Labs: Various tools for static and dynamic code analysis (like nm, file, objdump, strace, ltrace), debugging tools (gdb), protocol fuzzing (peach), file fuzzing (jonggfuzz) and web app security (bwapp).

Course Coordinator: Prof. Panayiotis Kotzanikolaou

CDS205: Hardware Security

Course Description:
Introduction to Hardware Security. Secure embedded systems. Fault injection attacks – voltage and clock glitches. Side channel analysis attacks – power and electromagnetic analysis. Hardware attack countermeasures – fault injection: hardware and time redundancy, error detection codes – side channel analysis: hiding and masking based. Physically unclonable functions (PUF). Hardware trojans.

Labs: Labs on Fault Injection attacks and Side Channel Analysis attacks. Evaluation of secure embedded systems implementations. Countermeasure design.
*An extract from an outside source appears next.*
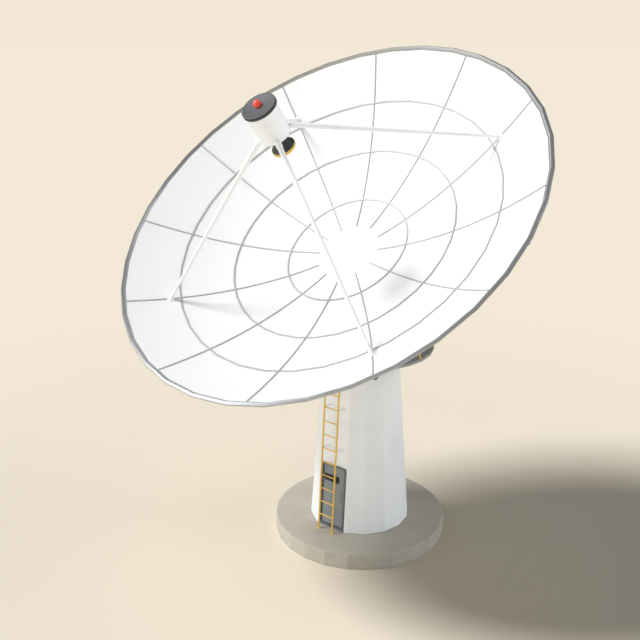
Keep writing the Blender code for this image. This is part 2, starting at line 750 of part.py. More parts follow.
def rib_path(turn):
    """Points of a rib's tube along the dish, from the hub to the rim."""
    depth = PANEL_THICKNESS + RIB_TUBE_RADIUS + 3 * GAP
    radii = [DRUM_RADIUS + RIB_ROOT] + list(ring_rows()[1:-1]) + [RIB_END_RADIUS - RIB_SHORT_OF_RIM]
    path = []
    for radius in radii:
        slope = radius / (2 * FOCAL_LENGTH)
        length = math.hypot(slope, 1.0)
        out = radius + depth * slope / length
        z = dish_height(radius) - depth / length
        angle = math.radians(turn)
        # Where a rib runs behind the middle of a flat facet it follows that facet
        inset = math.cos(math.radians(5)) if turn % 10 else 1.0
        path.append(Vector((out * inset * math.cos(angle), out * inset * math.sin(angle), z)))
    return path


def point_on_path(path, radius):
    for a, b in zip(path, path[1:]):
        ra, rb = a.xy.length, b.xy.length
        if ra <= radius <= rb:
            return a.lerp(b, (radius - ra) / (rb - ra))
    return path[-1]


def build_back_frame(dish):
    shapes = []
    inner = DRUM_RADIUS + GAP
    outer = inner + BAND_THICKNESS
    band = [(inner, BAND_ENDS[0]), (outer, BAND_ENDS[0]), (outer, BAND_ENDS[1]), (inner, BAND_ENDS[1])]
    shapes.append(turned(band, DISH_SIDES, closed=True))
    for index in range(RIB_COUNT):
        turn = 360.0 * index / RIB_COUNT
        angle = math.radians(turn)
        out = Vector((math.cos(angle), math.sin(angle), 0))
        side = Vector((-math.sin(angle), math.cos(angle), 0))
        path = rib_path(turn)
        shapes.append(bent_tube(path, RIB_TUBE_RADIUS, 8, lambda place: side))
        start = out * (inner + RIB_ROOT) + Vector((0, 0, CHORD_HUB_Z))
        end = point_on_path(path, CHORD_END_RADIUS)
        shapes.append(rod(start, end, CHORD_RADIUS, 6))
        for low, high in zip(BRACE_FEET, BRACE_HEADS):
            share = (low - start.xy.length) / (end.xy.length - start.xy.length)
            shapes.append(rod(start.lerp(end, share), point_on_path(path, high), BRACE_RADIUS, 6))
    for radius in HOOP_RADII:
        corners = [360.0 * i / RIB_COUNT / 2 for i in range(2 * RIB_COUNT)]
        path = []
        for turn in corners:
            place = point_on_path(rib_path(0), radius)
            angle = math.radians(turn)
            depth = RIB_TUBE_RADIUS + HOOP_TUBE_RADIUS * 0.5
            path.append(Vector((place.x * math.cos(angle), place.x * math.sin(angle), place.z - depth)))
        shapes.append(bent_tube(path, HOOP_TUBE_RADIUS, 6, lambda place: (0, 0, 1), closed=True))
    node("back_frame", shapes, "steel_dark", dish)


# Receiver at the focus

def foot_plane():
    """The flat facet that carries a strut's foot: a point on it and its slope, in the strut's own plane."""
    rows = ring_rows()
    inset = math.cos(math.radians(5))
    for a, b in zip(rows, rows[1:]):
        if a <= STRUT_FOOT_DISTANCE <= b:
            start = Vector((a * inset, dish_height(a)))
            along = (Vector((b * inset, dish_height(b))) - start).normalized()
            place = start + along * ((STRUT_FOOT_DISTANCE * inset - start.x) / along.x)
            return place, along
    return None


def build_struts(dish):
    place, along = foot_plane()
    normal = Vector((-along.y, 0, along.x))
    foot = Vector((place.x, 0, place.y))
    low = foot + normal * GAP
    pad = rod(low, foot + normal * STRUT_PAD_THICKNESS, STRUT_PAD_RADIUS, 16)
    head = Vector((STRUT_HEAD_DISTANCE, 0, VERTEX_AHEAD + STRUT_HEAD_HEIGHT))
    shaft = rod(foot + normal * STRUT_ROOT, head, STRUT_FOOT_RADIUS, 12, STRUT_HEAD_RADIUS)
    cabin = prism(
        polygon(CABIN_RADIUS + GAP, CABIN_SIDES, CABIN_TURN),
        VERTEX_AHEAD + CABIN_BOTTOM - STRUT_CUT_MARGIN, VERTEX_AHEAD + CABIN_TOP + STRUT_CUT_MARGIN,
    )
    for index in range(4):
        turn = Matrix.Rotation(math.radians(45 + 90 * index), 4, "Z")
        shapes = [moved(shaft, turn), moved(pad, turn)]
        node(f"strut_{index + 1}", shapes, "dish_white", dish, cuts=[cabin])


def build_receiver(dish):
    base = VERTEX_AHEAD
    cabin = [
        (0.0, base + CABIN_BOTTOM), (CABIN_RADIUS, base + CABIN_BOTTOM),
        (CABIN_RADIUS, base + CABIN_TOP), (0.0, base + CABIN_TOP),
    ]
    node("receiver_cabin", [turned(cabin, CABIN_SIDES, turn=CABIN_TURN)], "dish_white", dish)
    cap = [
        (0.0, base + CABIN_TOP + GAP), (CAP_RADIUS, base + CABIN_TOP + GAP),
        (CAP_RADIUS, base + CAP_TOP - CAP_EDGE), (CAP_RADIUS - CAP_EDGE, base + CAP_TOP),
        (0.0, base + CAP_TOP),
    ]
    node("receiver_cap", [turned(cap, 36)], "cap_grey", dish)
    foot = base + CAP_TOP + GAP
    dome_foot = foot + BEACON_STAND
    dome = [(0.0, foot), (BEACON_RADIUS, foot)]
    for i in range(BEACON_STEPS):
        angle = math.radians(90.0 * i / BEACON_STEPS)
        dome.append((BEACON_RADIUS * math.cos(angle), dome_foot + BEACON_RADIUS * math.sin(angle)))
    dome.append((0.0, dome_foot + BEACON_RADIUS))
    node("beacon", [turned(dome, 20)], "beacon_red", dish)
    build_horn(dish)


def build_horn(dish):
    """A flared horn, open at its mouth, with a ring under the lip."""
    top = VERTEX_AHEAD + CABIN_BOTTOM - GAP
    mouth = VERTEX_AHEAD + HORN_MOUTH_HEIGHT
    throat = top - HORN_FLANGE_THICKNESS
    outer, inner = [], []
    steps = 5
    for share in [i / steps for i in range(steps + 1)]:
        z = mouth + (throat - mouth) * share
        narrowing = (HORN_MOUTH_RADIUS - HORN_THROAT_RADIUS) * math.sin(share * math.pi / 2)
        radius = HORN_MOUTH_RADIUS - narrowing
        outer.append((radius, z))
        inner.append((radius - HORN_WALL, z))
    bottom = inner[-2][1] + HORN_WALL
    profile = [(0.0, top), (HORN_FLANGE_RADIUS, top), (HORN_FLANGE_RADIUS, throat)]
    profile += outer[::-1] + inner[:-1] + [(inner[-1][0], bottom), (0.0, bottom)]
    node("feed_horn", [turned(profile, 24)], "horn_grey", dish)
    inside = HORN_MOUTH_RADIUS - HORN_WALL
    outside = HORN_MOUTH_RADIUS + HORN_RING_PROUD
    high = mouth - GAP
    low = high - HORN_RING_DEPTH
    ring = [(inside, low), (outside, low), (outside, high), (inside, high)]
    node("horn_ring", [turned(ring, 24, closed=True)], "horn_yellow", dish)


for old in list(bpy.data.objects):
    bpy.data.objects.remove(old)
MATERIALS = {name: make_material(name) for name in COLOURS}
FRONT_HALF_TURN = 360.0 / TOWER_SIDES
FRONT_LEAN = math.degrees(math.atan(TOWER_TAPER * math.cos(math.radians(FRONT_HALF_TURN))))
HINGE_PLACE = (
    -(DOOR_FRAME_WIDTH / 2 - DOOR_FRAME_BAR - DOOR_CLEARANCE - DOOR_HINGE_INSET),
    -DOOR_FRAME_PROUD + DOOR_FRAME_DEPTH - 0.01 + DOOR_HINGE_OUTSET,
    0.0,
)

front_flat = TOWER_FOOT_RADIUS * math.cos(math.radians(FRONT_HALF_TURN))
front_face = empty("front_face", (0.0, -front_flat, SLAB_HEIGHT), -FRONT_LEAN)
door_hinge = empty("door_hinge", HINGE_PLACE, 0.0, front_face)
azimuth_axis = empty("azimuth_axis", (0.0, 0.0, 0.0))
elevation_axis = empty("elevation_axis", (0.0, 0.0, PIVOT_HEIGHT), 90.0 - REST_ELEVATION, azimuth_axis)

build_foundation()
build_tower()
build_deck()
build_railing()
build_ladder(front_face)
build_door(front_face, door_hinge)
build_azimuth_head(azimuth_axis)
build_panels(elevation_axis)
build_rim_hoop(elevation_axis)
build_hub(elevation_axis)
build_back_frame(elevation_axis)
build_struts(elevation_axis)
build_receiver(elevation_axis)
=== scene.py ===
"""The looks of a steerable radio telescope dish: detailed pieces, finishes, floor, light and camera.

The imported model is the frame. Each new piece is a surface worked out with numpy, rides on one of the
frame's bodies, and stands for the frame's nodes of the same thing. Lengths are in metres.
"""
import math

import bpy
import numpy as np
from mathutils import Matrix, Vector


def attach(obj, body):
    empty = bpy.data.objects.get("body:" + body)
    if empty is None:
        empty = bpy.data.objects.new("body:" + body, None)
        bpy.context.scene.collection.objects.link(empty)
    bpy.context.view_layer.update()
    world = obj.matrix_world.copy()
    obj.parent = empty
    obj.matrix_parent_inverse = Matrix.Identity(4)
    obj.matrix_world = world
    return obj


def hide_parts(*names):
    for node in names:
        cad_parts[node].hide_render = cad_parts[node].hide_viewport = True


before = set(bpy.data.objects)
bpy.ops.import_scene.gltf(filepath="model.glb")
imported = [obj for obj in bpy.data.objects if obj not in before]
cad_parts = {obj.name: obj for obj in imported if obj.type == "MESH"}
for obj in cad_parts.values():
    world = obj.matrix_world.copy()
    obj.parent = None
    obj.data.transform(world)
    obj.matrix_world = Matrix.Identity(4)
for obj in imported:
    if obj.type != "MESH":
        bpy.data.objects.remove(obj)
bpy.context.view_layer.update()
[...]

Course Coordinator: Dr. Athanasios Papadimitriou

CDS206: Embedded Systems Reliability

Course Description:
Hardware fault-tolerance. Redundancy techniques (duplex systems; triple modular redundancy). Information redundancy (error detection and correction codes). Radiation effects in embedded systems (SEEs, SEUs, SEFIs). Fault-tolerance methodologies for embedded microprocessors (Software-Implemented hardware Fault Tolerance, memories ECCs, core lockstep, checkpointing, watchdog timers) and SRAM FPGAs (TMR, scrubbing). Fault injection techniques (simulation-based, FPGA-based) for reliability analysis.

Labs: Lab courses in the design of fault mitigation techniques for SRAM FGPAs. Use of commercial design tools (Vivado, Synplify), open-source fault injection platforms and FPGA development boards (Zybo boards).
Project: Design of a fault-tolerant SRAM FPGA system and reliability evaluation using fault injection.